以下は、このパターンの解説の背景にある疑似相関の位置付けを図解したものです。

先の図1のように、Xが原因でYが結果といった変数の役割を与えず、どちらの変数も同列に扱っていることに気が付きます。変数XY間に相関関係があっても「因果関係でなければ、それは疑似相関である」というとてもシンプルな考え方で、例えばこの解説は「統計的因果推論 -モデル・推論・推測- Judea Pearl (著), 黒木 学 (翻訳)」(共立出版)のP350においても確認することができます。

以上のように、疑似相関という用語は厳密に定義されたものではなく、分析者がこの用語を使う文脈や目的によって変化する、曖昧性が含間れたものだとわかります。三重大学の奥村晴彦名誉教授は、疑似相関の解説ページの最後を、以下のような言葉で結んでいます。

以上、いろいろな例を挙げましたが、疑似相関の定義は必ずしもはっきりしていないところがあります(そもそも因果関係がよくわからないケースもあります)。
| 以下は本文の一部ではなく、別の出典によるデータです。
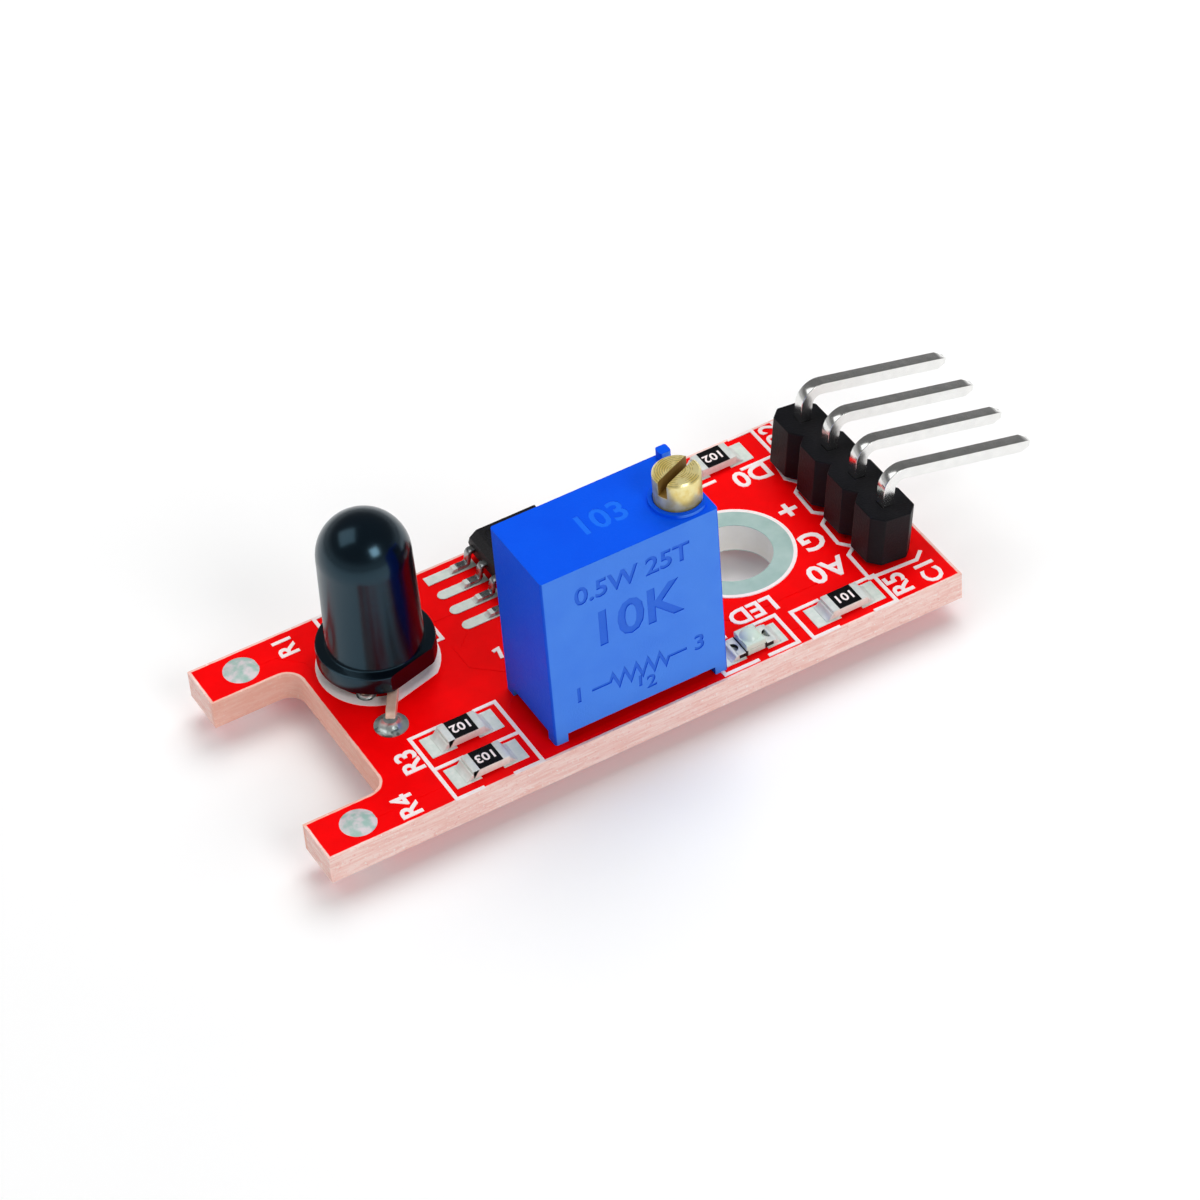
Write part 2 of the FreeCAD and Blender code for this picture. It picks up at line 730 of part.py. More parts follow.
def make_housing(pins):
    """The moulded blue box: open at the back, with feet, a post for the wheel and a boss for the screw."""
    shell = box(trimmer_left, trimmer_right, trimmer_front, trimmer_back, trimmer_floor, trimmer_top)
    upright = [edge for edge in shell.Edges
               if abs(edge.CenterOfMass.z - (trimmer_floor + trimmer_top) / 2) < 1e-6]
    shell = shell.makeFillet(trimmer_corner_radius, upright)
    foot = trimmer_foot_side
    for x in (trimmer_left, trimmer_right - foot):
        for y in (trimmer_front, trimmer_back - foot):
            block = box(x, x + foot, y, y + foot, top, trimmer_floor + trimmer_wall / 2)
            shell = shell.fuse(block.common(foot_outline()))
    front = wheel_front - wheel_gap
    pocket = box(pocket_left, pocket_right, front, trimmer_back, pocket_floor, pocket_top)
    boss = box(trimmer_right - trimmer_boss_width, trimmer_right, front, boss_back, boss_floor, trimmer_top)
    shell = shell.cut(pocket.cut(boss))
    shell = shell.cut(rod(screw_x, screw_y, pocket_floor, boss_floor, chamber_radius))
    shell = shell.cut(rod(screw_x, screw_y, boss_floor, trimmer_top, screw_bore_radius))
    pilot_radius = screw_pilot_radius + screw_running_gap
    shell = shell.cut(rod(screw_x, screw_y, pocket_floor - screw_pilot_depth, pocket_floor, pilot_radius))
    shell = shell.fuse(cross_rod(wheel_x, wheel_z, front, wiper_front, wheel_post_radius))
    collar = ring(screw_x, screw_y, trimmer_top, trimmer_top + collar_height,
                  screw_head_radius + screw_running_gap, collar_radius)
    outline = box(trimmer_left, trimmer_right - collar_setback, trimmer_front, trimmer_back,
                  trimmer_top, trimmer_top + collar_height)
    shell = shell.fuse(collar.common(outline))
    nub = box(trimmer_right - trimmer_nub_side, trimmer_right, trimmer_back - trimmer_nub_side, trimmer_back,
              trimmer_top - trimmer_wall / 2, trimmer_top + trimmer_nub_height)
    nub_edges = [edge for edge in nub.Edges
                 if abs(edge.CenterOfMass.z - trimmer_top - trimmer_nub_height / 2 + trimmer_wall / 4) < 1e-6]
    shell = shell.fuse(nub.makeFillet(trimmer_nub_corner, nub_edges))
    for pin in pins:
        shell = shell.cut(pin)
    return shell.removeSplitter()


def foot_outline():
    """The rounded outline of the housing, drawn down to the board, which trims the feet."""
    block = box(trimmer_left, trimmer_right, trimmer_front, trimmer_back, top, trimmer_top)
    upright = [edge for edge in block.Edges if abs(edge.CenterOfMass.z - (top + trimmer_top) / 2) < 1e-6]
    return block.makeFillet(trimmer_corner_radius, upright)


def make_comparator_lead(y, side):
    """One gull-wing lead, from inside the package to its foot on the pad."""
    middle = pad_top + comparator_standoff + comparator_body_height / 2
    foot_z = pad_top + comparator_lead_thickness / 2
    root_x = comparator_width / 2 - comparator_lead_root
    toe_x = comparator_lead_span / 2
    heel_x = toe_x - comparator_lead_foot
    shoulder_x = heel_x - comparator_lead_slant
    route = [(root_x, middle), (shoulder_x, middle), (heel_x, foot_z), (toe_x, foot_z)]
    lead = strip(route, comparator_lead_bend, comparator_lead_thickness, comparator_lead_width)
    if side < 0:
        lead.rotate(FreeCAD.Vector(0, 0, 0), UP, 180)
    lead.translate(FreeCAD.Vector(comparator_x, y, 0))
    return lead


def rectangle(length_x, length_y, z):
    half_x = length_x / 2
    half_y = length_y / 2
    corners = [(-half_x, -half_y), (half_x, -half_y), (half_x, half_y), (-half_x, half_y), (-half_x, -half_y)]
    return Part.makePolygon([FreeCAD.Vector(comparator_x + x, comparator_y + y, z) for x, y in corners])


def make_comparator_body(leads):
    """Moulded package, drafted above and below the leads, with a bevel over leads 1 to 4 and a dimple."""
    base = pad_top + comparator_standoff
    middle = base + comparator_body_height / 2
    crown = base + comparator_body_height
    slim_x = comparator_width - 2 * comparator_draft
    slim_y = comparator_length - 2 * comparator_draft
    widest = rectangle(comparator_width, comparator_length, middle)
    lower = Part.makeLoft([rectangle(slim_x, slim_y, base), widest], True, True)
    upper = Part.makeLoft([widest, rectangle(slim_x, slim_y, crown)], True, True)
    body = lower.fuse(upper)
    bevel_x = comparator_x - slim_x / 2
    reach = comparator_length
    wedge = Part.Face(Part.makePolygon([
        FreeCAD.Vector(bevel_x - comparator_bevel, comparator_y - reach, crown + comparator_bevel),
        FreeCAD.Vector(bevel_x - comparator_bevel, comparator_y - reach, crown - 2 * comparator_bevel),
        FreeCAD.Vector(bevel_x + 2 * comparator_bevel, comparator_y - reach, crown + comparator_bevel),
        FreeCAD.Vector(bevel_x - comparator_bevel, comparator_y - reach, crown + comparator_bevel),
    ])).extrude(FreeCAD.Vector(0, 2 * reach, 0))
    body = body.cut(wedge)
    dimple_x = bevel_x + comparator_bevel + comparator_dimple_from_bevel
    dimple_y = comparator_y + slim_y / 2 - comparator_dimple_from_end
    body = body.cut(rod(dimple_x, dimple_y, crown - comparator_dimple_depth, crown, comparator_dimple_radius))
    for lead in leads:
        body = body.cut(lead)
    return body.removeSplitter()


def make_resistor(x, y):
    """A ceramic chip, its two wrapped metal caps and the black glaze between them."""
    base = pad_top
    skin = resistor_cap_thickness
    crown = base + resistor_height
    chip = centred_box(x, y, chip_length - 2 * skin, chip_width, base + skin, crown - skin)
    glaze_length = chip_length - 2 * resistor_cap_length
    glaze_floor = crown - skin
    glaze = centred_box(x, y, glaze_length, chip_width, glaze_floor, glaze_floor + resistor_glaze_thickness)
    caps = []
    for side in (-1, 1):
        middle = x + side * (chip_length - resistor_cap_length) / 2
        cap = centred_box(middle, y, resistor_cap_length, chip_width, base, crown)
        caps.append(cap.cut(chip))
    return chip, caps, glaze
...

あまりこの言葉にこだわらないようにするのがいいかもしれません。

https://okumuralab.org/~okumura/stat/spuriouscorrelation.html

最後に、米国心理学会(APA)による疑似相関の説明を以下に紹介し、本記事を終えたいと思います。この記事で紹介した通り、疑似相関という言葉には曖昧性が含まれますが、一貫しているのは第3の因子(交絡因子や合流点)が疑似相関の原因である点です。このような解説事例を数多く知ることで、データ分析時の注意力を高めることができるでしょう。

APAによる疑似相関の説明例:火災の初期規模が交絡因子となっているケース
ある2つの変数間の関係が、1つまたは複数の他の変数との共通関係によって関連付けられるが、互いに因果関係を持たない状況。 例えばある火災の被害総額は、現場にいる消防士の数が増えるにつれて増加するデータがあるとする。 これから「消防士を減らせば被害が減る」とは推論できない。 なぜなら火災の初期規模という第3の因子が、被害額と消防士の数の両方に影響を与えているからである。

今回の記事は以上です。最後までお読みくださり、誠にありがとうございました。